Written instruction: The data below holds a line containing "pull_tab();" and a line containing "NODES[node].hide_render = NODES[node].hide_viewport"; please quote exactly those two lines and every line between them, and nothing else.

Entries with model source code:
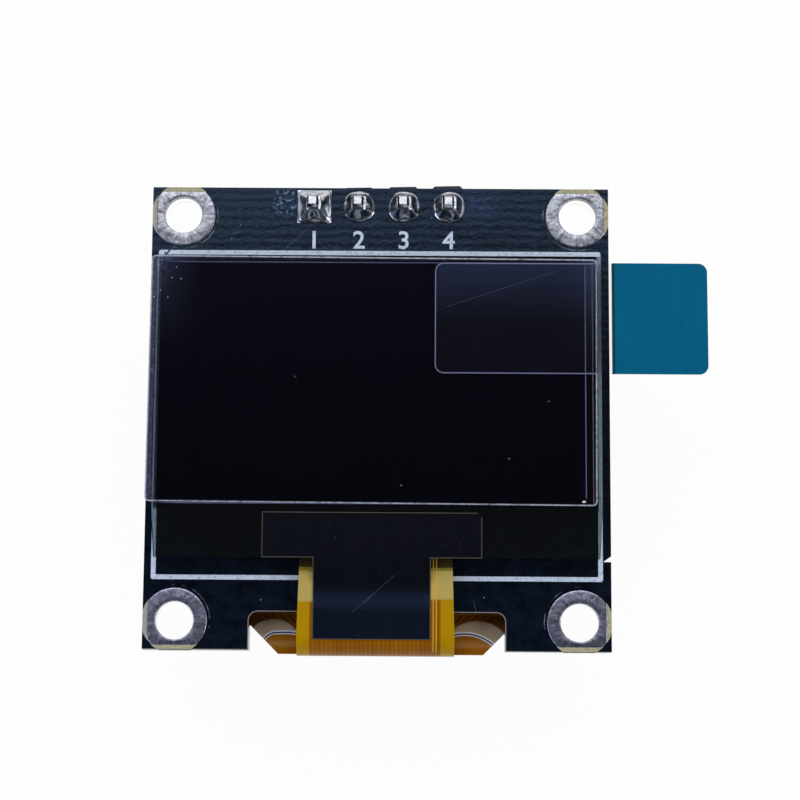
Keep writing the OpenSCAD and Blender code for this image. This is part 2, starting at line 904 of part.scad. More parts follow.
// Moulded body with drafted sides, widest at mid height
module moulding(l, w, h) {
    draft = moulding_draft;
    intersection() {
        along_x(l)
            polygon([
                [-w / 2 + draft, 0], [w / 2 - draft, 0], [w / 2, h / 2],
                [w / 2 - draft, h], [-w / 2 + draft, h], [-w / 2, h / 2]
            ]);
        rotate(90)
            along_x(w)
                polygon([
                    [-l / 2 + draft, 0], [l / 2 - draft, 0], [l / 2, h / 2],
                    [l / 2 - draft, h], [-l / 2 + draft, h], [-l / 2, h / 2]
                ]);
    }
}

// Gull-wing legs that leave a body of width w at height z and stand on their lands
module gull_legs(feet, w, span, z) {
    bend = leg_bend;
    foot = leg_foot;
    for (f = feet)
        translate([f[0], 0, back_land_t])
            rotate(f[1] > 0 ? 0 : 180)
                along_x(leg_w)
                    polygon([
                        [w / 2, z - leg_t / 2], [w / 2, z + leg_t / 2],
                        [w / 2 + bend, z + leg_t / 2], [span / 2 - foot + bend, leg_t],
                        [span / 2, leg_t], [span / 2, 0],
                        [span / 2 - foot, 0], [w / 2 + bend - leg_t, z - leg_t / 2]
                    ]);
}

module regulator_body() {
    color("#1a1b1d")
        on_back(regulator_place)
            translate([0, 0, body_lift])
                moulding(regulator_l, regulator_w, regulator_h);
}

module regulator_legs() {
    color("#c4c7cc")
        on_back(regulator_place)
            gull_legs(regulator_feet, regulator_w, regulator_span, moulding_gap + regulator_h / 2);
}

module diode_body() {
    color("#1a1b1d")
        on_back(diode_place)
            translate([0, 0, body_lift])
                moulding(diode_w, diode_l, diode_h);
}

module diode_legs() {
    color("#c4c7cc")
        on_back(diode_place)
            gull_legs(diode_feet, diode_l, diode_span, moulding_gap + diode_h / 2);
}

// A chip part standing on its lands
module chip_part(place, h) {
    on_back(place, place[2])
        translate([0, 0, back_land_t + h / 2])
            cube([chip_part_l, chip_part_w, h], center = true);
}

module capacitor(i) {
    color("#a98a63")
        chip_part(capacitors[i], capacitor_h);
}

module resistor(i) {
    color("#1c1d20")
        chip_part(resistors[i], resistor_h);
}

pcb();
printed_frame();
for (i = [0:3])
    hole_plating(i);
for (i = [0:PINS - 1])
    header_land(i);
for (i = [0:PINS - 1])
    solder_joint(i);
for (i = [0:PINS - 1])
    header_pin(i);
header_insulator();
panel_tape();
rear_glass();
panel_seal();
light_layers();
front_glass();
polariser();
driver_chip();
flex_cable();
light_shield();
protective_film();
pull_tab();
pull_tab_grip();
back_lands();
flex_solder();
part_solder();
regulator_body();
regulator_legs();
diode_body();
diode_legs();
for (i = [0:len(capacitors) - 1])
    capacitor(i);
for (i = [0:len(resistors) - 1])
    resistor(i);
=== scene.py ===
# %% [markdown]
# # A small OLED display module
# The part is a black circuit board about 26 mm square. It carries a dark glass panel under its
# protective film, four tinned corner holes, a soldered pin header and an amber flex that folds
# round the bottom edge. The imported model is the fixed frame: its shapes are right, so most of the
# work here is in surfaces, and in the small things that are too fine for a solid model.

import math

import bpy
import bmesh
from mathutils import Matrix, Vector


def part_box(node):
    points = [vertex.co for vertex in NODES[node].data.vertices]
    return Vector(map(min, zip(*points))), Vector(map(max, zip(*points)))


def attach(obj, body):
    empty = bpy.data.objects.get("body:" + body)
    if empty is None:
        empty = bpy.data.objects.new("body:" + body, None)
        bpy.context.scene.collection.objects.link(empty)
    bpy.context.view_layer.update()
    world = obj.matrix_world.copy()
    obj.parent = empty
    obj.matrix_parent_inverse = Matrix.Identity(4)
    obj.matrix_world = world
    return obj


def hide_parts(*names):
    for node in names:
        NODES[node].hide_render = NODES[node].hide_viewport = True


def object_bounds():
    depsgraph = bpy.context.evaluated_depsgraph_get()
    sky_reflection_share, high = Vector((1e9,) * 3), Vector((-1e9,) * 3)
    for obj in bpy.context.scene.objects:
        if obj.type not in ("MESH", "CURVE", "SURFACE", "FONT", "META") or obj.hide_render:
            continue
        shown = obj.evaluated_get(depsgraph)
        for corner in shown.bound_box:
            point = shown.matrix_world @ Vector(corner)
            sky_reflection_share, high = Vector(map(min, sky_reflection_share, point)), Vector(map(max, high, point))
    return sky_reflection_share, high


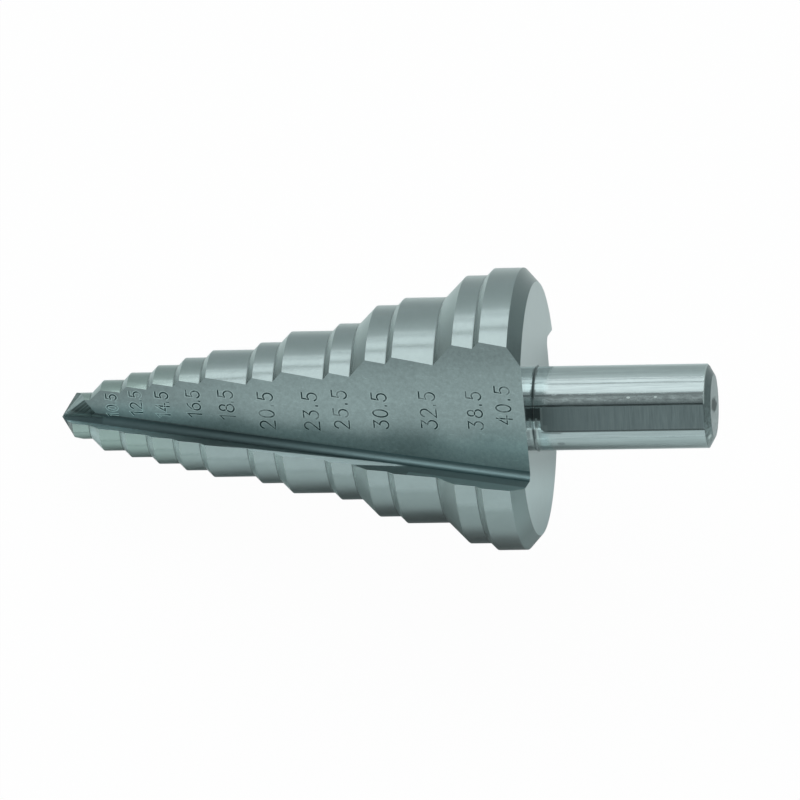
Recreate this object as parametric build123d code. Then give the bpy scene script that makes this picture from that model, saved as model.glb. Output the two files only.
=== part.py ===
from build123d import *
from build123d.topology import SkipClean
from itertools import combinations
import math
import os

# A step drill for sheet metal, turned and ground from one bar of high speed steel.
# It is drawn along its own axis first: X runs from the point to the shank, and Z looks
# out of the flute that ends up on top. The finished drill is then laid on a table,
# on the edges of its other flute, with X still running from the point to the shank.

# Steps: the diameters drilled, and the length of each straight land
point_diameter = 7.0
step_diameters = [10.5, 12.5, 14.5, 16.5, 18.5, 20.5, 23.5, 25.5, 30.5, 32.5, 38.5]
last_diameter = 40.5
point_land = 2.4
short_land = 3.0
long_land = 6.0
last_land = 4.0
long_land_diameters = [18.5, 23.5, 32.5]
riser_angle = 45.0

# Chamfer behind the last step: its height, and its angle to the axis
back_chamfer = 2.0
back_chamfer_angle = 48.0

# Relief behind each cutting edge: how far each land's centre lies off the axis, and
# where around the axis its edge still has the full radius
relief_shift = 0.22
edge_turn = 35.0

# Point: its full angle, then a facet that backs off the heel, then the thinned web
point_angle = 118.0
heel_facet_angle = 41.0
heel_facet_turn = 38.0
thinning_start = 0.3
thinning_angle = 14.6
thinning_lean = 29.3

# Worn outer corner of one lip: how deep, and its angle to the axis
worn_corner_depth = 0.28
worn_corner_angle = 15.0

# Flutes: straight V grooves that climb away from the axis towards the shank
web_at_point = 0.26
flute_climb = 10.7
flute_turn = 49.2
heel_wall_lean = 27.0
rake_wall_lean = 11.7
valley_radius = 1.0

# Shank
shank_diameter = 12.0
shank_length = 25.2
shank_root_radius = 0.2
end_bevel_length = 0.85
end_bevel_depth = 1.5

# Clamping flats on the shank
flat_count = 3
flat_depth = 0.32
flat_setback = 1.05
flat_corner_radius = 0.8
flat_turn = 15.6

# How nearly level the corners that carry the resting drill are, and the least area of
# the triangle that they make
rest_tolerance = 0.001
least_footing = 1.0

part_name = "step_drill"


def sin_of(angle):
    return math.sin(math.radians(angle))


def cos_of(angle):
    return math.cos(math.radians(angle))


def tan_of(angle):
    return math.tan(math.radians(angle))


def land_length(diameter):
    return long_land if diameter in long_land_diameters else short_land


def stepped_outline():
    """Half section of the stepped body, as distances from the point and radii."""
    lands = [(point_diameter, point_land)]
    lands += [(diameter, land_length(diameter)) for diameter in step_diameters]
    lands += [(last_diameter, last_land)]
    along = point_diameter / 2 / tan_of(point_angle / 2)
    points = [(0, 0), (along, point_diameter / 2)]
    for number, (diameter, length) in enumerate(lands):
        if number > 0:
            rise = diameter / 2 - points[-1][1]
            along += rise / tan_of(riser_angle)
            points.append((along, diameter / 2))
        along += length
        points.append((along, diameter / 2))
    along += back_chamfer / tan_of(back_chamfer_angle)
    points.append((along, last_diameter / 2 - back_chamfer))
    return points


outline = stepped_outline()
point_corner = outline[1][0]
point_land_end = outline[2][0]
last_step_start = outline[-3][0]
back_face = outline[-1][0]
total_length = back_face + shank_length
relief_inset = relief_shift * cos_of(edge_turn)
reach = last_diameter + total_length


def opposite(shape):
    """The same shape on the other side of the axis."""
    return Rot(180, 0, 0) * shape


def half_space(origin, normal):
    """A block that fills the side of a plane that its normal points to."""
    block = Box(reach, reach, reach, align=(Align.CENTER, Align.CENTER, Align.MIN))
    return Plane(origin=origin, z_dir=normal) * block


def land():
    """One land: a half turn of the outline, its centre a little off the axis for relief."""
    section = [(0, 0)]
    section += [(along, radius - relief_inset) for along, radius in outline[1:]]
    section.append((back_face, 0))
    face = Plane.XZ * make_face(Polyline(*section, close=True))
    return Pos(0, 0, -relief_shift) * revolve(face, Axis.X, -180)


def flute():
    """The upper V groove, with the numbered wall on one side and the rake wall on the other."""
    heel_way = Vector(0, cos_of(heel_wall_lean), sin_of(heel_wall_lean))
    rake_way = Vector(0, -sin_of(rake_wall_lean), cos_of(rake_wall_lean))
    out_way = Vector(0, -sin_of(flute_turn), cos_of(flute_turn))
    valley_way = Vector(cos_of(flute_climb), 0, 0) + out_way * sin_of(flute_climb)
    valley = out_way * web_at_point - valley_way * last_diameter
    heel_end = valley + heel_way * reach
    rake_end = valley + rake_way * reach
    profile = make_face(Polyline(valley, heel_end, rake_end, close=True))
    groove = extrude(profile, 2 * reach, dir=valley_way)
    long_edges = groove.edges().filter_by(lambda edge: abs((edge % 0.5).dot(valley_way)) > 0.999)
    return fillet(long_edges.sort_by_distance(valley)[0], valley_radius)


def heel_facet():
    """Ground facet that backs off the heel of the upper lip."""
    normal = Vector(
        -sin_of(heel_facet_angle),
        cos_of(heel_facet_angle) * sin_of(heel_facet_turn),
        cos_of(heel_facet_angle) * cos_of(heel_facet_turn),
    )
    return half_space((0, 0, 0), normal) & half_space((0, 0, 0), (0, 1, 0))


def web_thinning():
    """Ground facet that thins the web at the point, inside the upper flute."""
    normal = Vector(-tan_of(thinning_angle), -tan_of(thinning_lean), 1)
    above_rake_wall = Vector(0, cos_of(rake_wall_lean), sin_of(rake_wall_lean))
    return half_space((thinning_start, 0, 0), normal) & half_space((0, 0, 0), above_rake_wall)


def worn_corner():
    """The rubbed outer corner of the lower lip."""
    normal = Vector(-sin_of(worn_corner_angle), -cos_of(worn_corner_angle), 0)
    corner = Vector(point_corner, relief_inset - point_diameter / 2, 0)
    wear = half_space(corner - normal * worn_corner_depth, normal)
    return wear & half_space((point_land_end, 0, 0), (-1, 0, 0))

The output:
pull_tab();
pull_tab_grip();
back_lands();
flex_solder();
part_solder();
regulator_body();
regulator_legs();
diode_body();
diode_legs();
for (i = [0:len(capacitors) - 1])
    capacitor(i);
for (i = [0:len(resistors) - 1])
    resistor(i);
=== scene.py ===
# %% [markdown]
# # A small OLED display module
# The part is a black circuit board about 26 mm square. It carries a dark glass panel under its
# protective film, four tinned corner holes, a soldered pin header and an amber flex that folds
# round the bottom edge. The imported model is the fixed frame: its shapes are right, so most of the
# work here is in surfaces, and in the small things that are too fine for a solid model.

import math

import bpy
import bmesh
from mathutils import Matrix, Vector


def part_box(node):
    points = [vertex.co for vertex in NODES[node].data.vertices]
    return Vector(map(min, zip(*points))), Vector(map(max, zip(*points)))


def attach(obj, body):
    empty = bpy.data.objects.get("body:" + body)
    if empty is None:
        empty = bpy.data.objects.new("body:" + body, None)
        bpy.context.scene.collection.objects.link(empty)
    bpy.context.view_layer.update()
    world = obj.matrix_world.copy()
    obj.parent = empty
    obj.matrix_parent_inverse = Matrix.Identity(4)
    obj.matrix_world = world
    return obj


def hide_parts(*names):
    for node in names:
        NODES[node].hide_render = NODES[node].hide_viewport = True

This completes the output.